De Gois ducked out of dummy-half eight metres out from the Titans’ goal line and dabbed a grubber kick through the ruck. Unfortunately for the Gold Coast, this was when Aidan Sezer’s hacky sack reflexes kicked in: the No.6 hung out his right foot, with the Steeden propping into the air – and into the grateful hands of De Gois who plunged over for the match-winner. It was De Gois’ 12th try in the black, white and blue in 61 games – not a bad strike rate. De Gois endured a pretty rough trot at the end of last season, shown the door by the now-struggling Knights just after he’d bought a house in the Hunter. Karma, anyone?
Broncos 40 def. Roosters 22
The Moment: It’s a toss-up between referee Matt Cecchin awarding Tinirau Arona a Roosters try in the 34th minute despite being unsighted on the grounding of the football, and Cecchin and partner Adam Devcich agreeing to disagree about which team had rights to possession in the lead-up to Alex Glenn’s crucial try for the Broncos right after halftime. The latter bungle, which saw Lachlan Maranta and BJ Leilua wrestle for the ball like kids fighting for a prized toy in a kindergarten playground, was jaw-dropping amazing. Play was allowed to proceed despite doubts about A) who had control of the ball; and B) the clear suggestion a tackle had been effected either way. New rules have been introduced this year allowing refs to call back players who continue to run after being called ‘held’, giving them the benefit of the doubt about not hearing the call. That allows for smart refereeing. The smart refereeing move here would have been to call back Maranta and get him to play the ball.

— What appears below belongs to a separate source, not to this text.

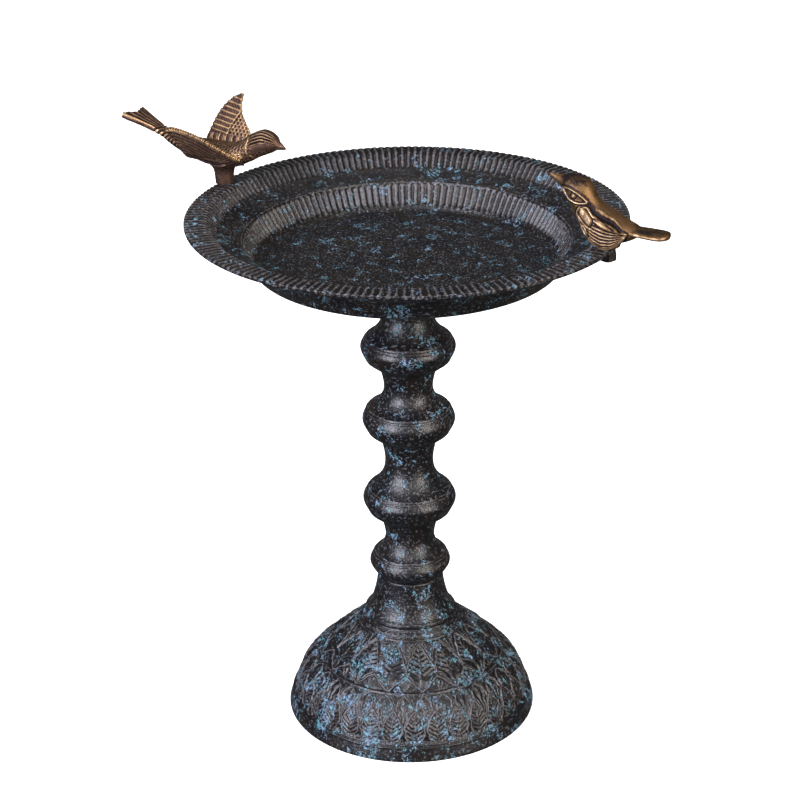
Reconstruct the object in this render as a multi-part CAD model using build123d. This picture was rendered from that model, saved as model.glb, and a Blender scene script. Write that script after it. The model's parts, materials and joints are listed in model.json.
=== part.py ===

Fortunately the Arona ‘try’ and the Glenn try cancelled each other out on the scoreboard, so they did not affect the outcome. It’s one thing for referees to be encouraged to back their judgment when making calls but it’s quite another for them to presume things have gone to plan when they haven’t got the total picture. Players and coaches train and prepare too hard to be deprived in this manner. Matt Cecchin is a fine referee who is destined to figure at the top level for many years to come. Let’s just put his gaffes down to a learning curve. In the end these incidents will make him a better ref, and we’ll all be better for it too.
Warriors 30 def. Panthers 16
The Moment: Some great pressure from soon-to-be mountain man Lewis Brown on Panthers kicker Luke Walsh helped the Warriors wrest back the contest on a miserable night at Centrebet Stadium. The visitors looked shoo-ins for victory after racing to an early 12-nil lead before three rapid-fire scoring plays catapulted the Panthers to a surprise 16-12 lead at halftime. But in the 53rd minute a slight misjudgment from Walsh proved costly: the halfback stood a little too shallow in preparing to make a last-tackle clearing kick 30 metres out from his try line, allowing Brown time to get up in his face and cause him to check his play. Instead Walsh looked to attack, firing a flat pass to fullback Lachlan Coote on his left. Unfortunately Coote’s horror night with his hands continued (two errors, both leading to tries) – the ball was spilled, with Warriors centre Konrad Hurrell scooping up the pill and sprinting over under the posts for the game-changing try.
• The views in this article are the author’s and not necessarily those of the clubs or the NRL.